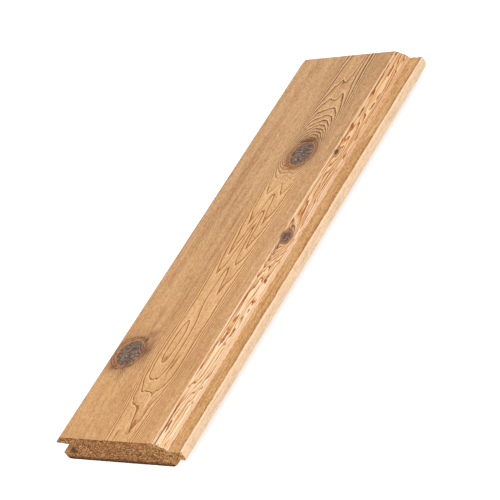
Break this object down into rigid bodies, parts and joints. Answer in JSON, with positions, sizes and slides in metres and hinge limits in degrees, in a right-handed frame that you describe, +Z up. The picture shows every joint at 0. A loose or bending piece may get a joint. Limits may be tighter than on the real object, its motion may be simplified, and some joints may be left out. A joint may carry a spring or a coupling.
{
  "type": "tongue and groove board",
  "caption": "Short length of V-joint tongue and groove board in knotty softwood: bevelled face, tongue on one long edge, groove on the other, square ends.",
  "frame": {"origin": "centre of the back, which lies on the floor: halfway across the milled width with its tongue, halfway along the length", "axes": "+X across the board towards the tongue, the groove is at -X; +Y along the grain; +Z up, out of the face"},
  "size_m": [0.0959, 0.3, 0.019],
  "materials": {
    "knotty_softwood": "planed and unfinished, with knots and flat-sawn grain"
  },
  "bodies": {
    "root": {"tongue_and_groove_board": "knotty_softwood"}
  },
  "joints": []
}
◇ ◇ ◇
=== TASK PROMPT ===
Copy every line exactly. Leave nothing out.

=== TASK SOLUTION ===
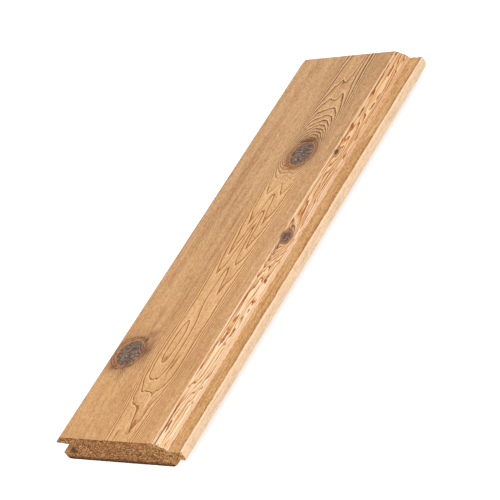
Break this object down into rigid bodies, parts and joints. Answer in JSON, with positions, sizes and slides in metres and hinge limits in degrees, in a right-handed frame that you describe, +Z up. The picture shows every joint at 0. A loose or bending piece may get a joint. Limits may be tighter than on the real object, its motion may be simplified, and some joints may be left out. A joint may carry a spring or a coupling.
{
  "type": "tongue and groove board",
  "caption": "Short length of V-joint tongue and groove board in knotty softwood: bevelled face, tongue on one long edge, groove on the other, square ends.",
  "frame": {"origin": "centre of the back, which lies on the floor: halfway across the milled width with its tongue, halfway along the length", "axes": "+X across the board towards the tongue, the groove is at -X; +Y along the grain; +Z up, out of the face"},
  "size_m": [0.0959, 0.3, 0.019],
  "materials": {
    "knotty_softwood": "planed and unfinished, with knots and flat-sawn grain"
  },
  "bodies": {
    "root": {"tongue_and_groove_board": "knotty_softwood"}
  },
  "joints": []
}